__STATED PROBLEM__:
Look for the string "slide" and copy every line that has it.
● ● ● ●
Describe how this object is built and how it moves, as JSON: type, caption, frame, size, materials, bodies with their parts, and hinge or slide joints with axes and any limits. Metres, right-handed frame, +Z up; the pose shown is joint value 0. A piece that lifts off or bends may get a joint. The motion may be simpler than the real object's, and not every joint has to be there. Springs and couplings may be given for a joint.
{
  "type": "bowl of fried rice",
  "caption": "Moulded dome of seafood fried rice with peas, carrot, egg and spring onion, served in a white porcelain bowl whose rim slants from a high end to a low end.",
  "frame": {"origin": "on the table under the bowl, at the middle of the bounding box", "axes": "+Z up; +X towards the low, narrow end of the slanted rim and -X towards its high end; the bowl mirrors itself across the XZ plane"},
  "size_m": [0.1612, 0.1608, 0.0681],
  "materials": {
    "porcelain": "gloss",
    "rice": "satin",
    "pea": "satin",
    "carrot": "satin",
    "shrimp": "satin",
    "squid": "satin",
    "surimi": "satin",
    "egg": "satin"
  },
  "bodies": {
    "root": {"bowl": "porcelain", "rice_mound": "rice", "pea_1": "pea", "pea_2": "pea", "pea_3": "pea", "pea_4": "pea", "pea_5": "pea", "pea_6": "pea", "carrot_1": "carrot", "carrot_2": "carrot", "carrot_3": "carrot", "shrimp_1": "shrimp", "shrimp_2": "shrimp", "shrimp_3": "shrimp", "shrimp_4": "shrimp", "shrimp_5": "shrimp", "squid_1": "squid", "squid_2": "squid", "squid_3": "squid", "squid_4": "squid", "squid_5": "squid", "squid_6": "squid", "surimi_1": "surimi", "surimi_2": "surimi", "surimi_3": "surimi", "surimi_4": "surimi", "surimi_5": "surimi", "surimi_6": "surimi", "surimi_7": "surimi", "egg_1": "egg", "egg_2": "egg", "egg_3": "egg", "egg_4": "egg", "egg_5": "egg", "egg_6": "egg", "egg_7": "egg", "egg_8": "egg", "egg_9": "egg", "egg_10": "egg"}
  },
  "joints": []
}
● ● ● ●
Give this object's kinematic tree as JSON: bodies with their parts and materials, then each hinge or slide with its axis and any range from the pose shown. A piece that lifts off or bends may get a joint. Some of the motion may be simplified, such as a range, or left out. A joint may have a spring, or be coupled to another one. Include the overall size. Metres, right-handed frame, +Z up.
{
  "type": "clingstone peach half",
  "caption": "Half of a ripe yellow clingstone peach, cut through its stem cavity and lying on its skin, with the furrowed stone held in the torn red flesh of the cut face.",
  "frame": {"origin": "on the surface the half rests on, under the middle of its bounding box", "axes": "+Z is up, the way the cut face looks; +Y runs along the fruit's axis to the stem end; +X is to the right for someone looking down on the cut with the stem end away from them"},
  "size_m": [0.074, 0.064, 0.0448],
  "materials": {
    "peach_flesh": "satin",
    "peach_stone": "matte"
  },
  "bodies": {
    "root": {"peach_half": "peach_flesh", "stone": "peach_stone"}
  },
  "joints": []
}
● ● ● ●
__THE RESULT__:
Describe how this object is built and how it moves, as JSON: type, caption, frame, size, materials, bodies with their parts, and hinge or slide joints with axes and any limits. Metres, right-handed frame, +Z up; the pose shown is joint value 0. A piece that lifts off or bends may get a joint. The motion may be simpler than the real object's, and not every joint has to be there. Springs and couplings may be given for a joint.
Give this object's kinematic tree as JSON: bodies with their parts and materials, then each hinge or slide with its axis and any range from the pose shown. A piece that lifts off or bends may get a joint. Some of the motion may be simplified, such as a range, or left out. A joint may have a spring, or be coupled to another one. Include the overall size. Metres, right-handed frame, +Z up.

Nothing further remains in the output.